細い左腕の先にある細い指がついた手がピッチャーのハンドルを掴んだと思ったら彼女はそれをまず上にあげた。4センチほど上空にあがったところでギャルは声をだした
「うっ」
なんとなく嫌な予感がして、麺をくちいっぱいに放り込んで、リスのような頬になった状態で、つけだれが、白いTシャツにとばないように前かがみになっている状態で、上目づかいに、ピッチャーをみた。
4センチあがったピッチャーは、ピザの斜塔のように、上のほうが少しさがり、地球に対して鉛直ではなくなった。軸が傾いて重力によって上部がひっぱられ、ギャルが持っているグリップを支点に反時計回りに回り始めた。
遠心力と重力が、ギャルのか細い手首を甲側に曲げた。その曲げが回転半径を縮め回転は加速した。そして、その加速はピッチャーの外側がわたしのおでこに当たった時点で0になった。
「やばっ」
とギャルが言ったと思ったら、すぐに続けて彼氏が
「す、すみません。大丈夫ですか、おまえなにやってんだよ」
と言った。わたしはおでこでピッチャーを支えたまま、麺を口にほおばったまま、割り箸をもっていた右手を軽くあげた。
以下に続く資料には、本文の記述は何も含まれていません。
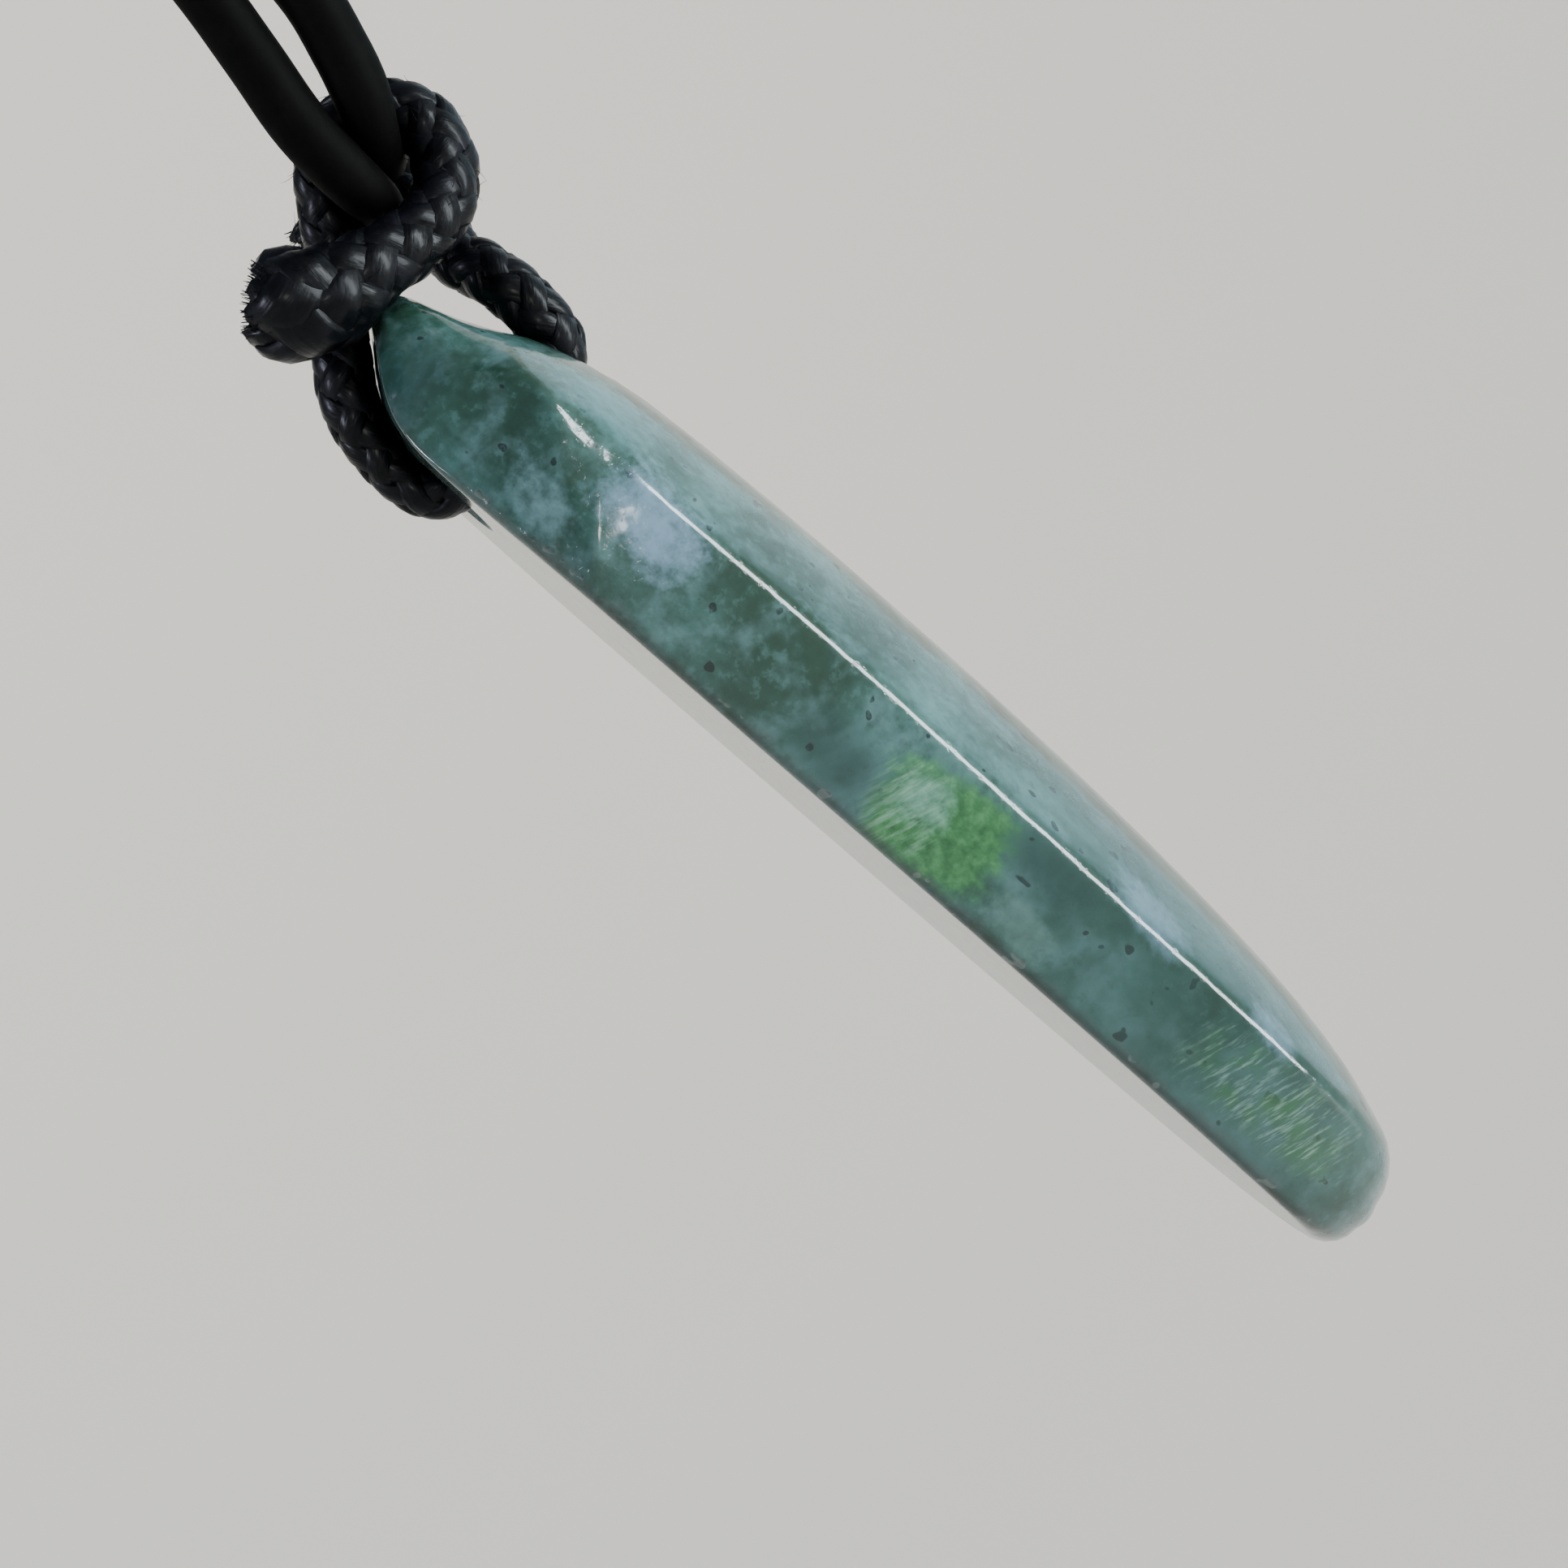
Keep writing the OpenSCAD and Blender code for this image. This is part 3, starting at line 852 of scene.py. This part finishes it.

やばいよぜったいに、その重さを支えられないよ、おれが取るから3秒だけ待ってと思っていたころから、この展開をある程度予想していたのと、一番固いおでこで受けたのとで、別段騒ぎ立てることもなかった。
ギャルはわりばしを離して右手をピッチャーにもってきて両腕でピッチャーを持ち上げた。それでも、重そうだった。
「すみません、だいじょうぶですか」
とギャルは、申し訳なさそうな顔でわたしの顔をのぞきこんだ。ギャルの向こうからは彼の顔もみえた。同じように申し訳なさそうな顔でこちらをみていた。
わたしは、上体を起こし、おでこをさすりながら、口をもぐもぐさせながら、顔を右に振り、
「全然大丈夫、まったく問題ない」
とできるだけ標準語のイントネーションで、さわやかに笑った。周辺にいるつけ麺を食べているお客さん、席があくのを待っているお客さんが、笑いをこらえているような感じだったような気がした。
カップルはしばらく恐縮していたが、わたしは、こんなおいしい話をありがとう。つけ麺もおいしいし、2重においしいやんけ、ありがとうと、こころのなかで、上手いこと言ったなあと自分をほめながら、スマホで、ピッチャーの写真を撮ったのだった。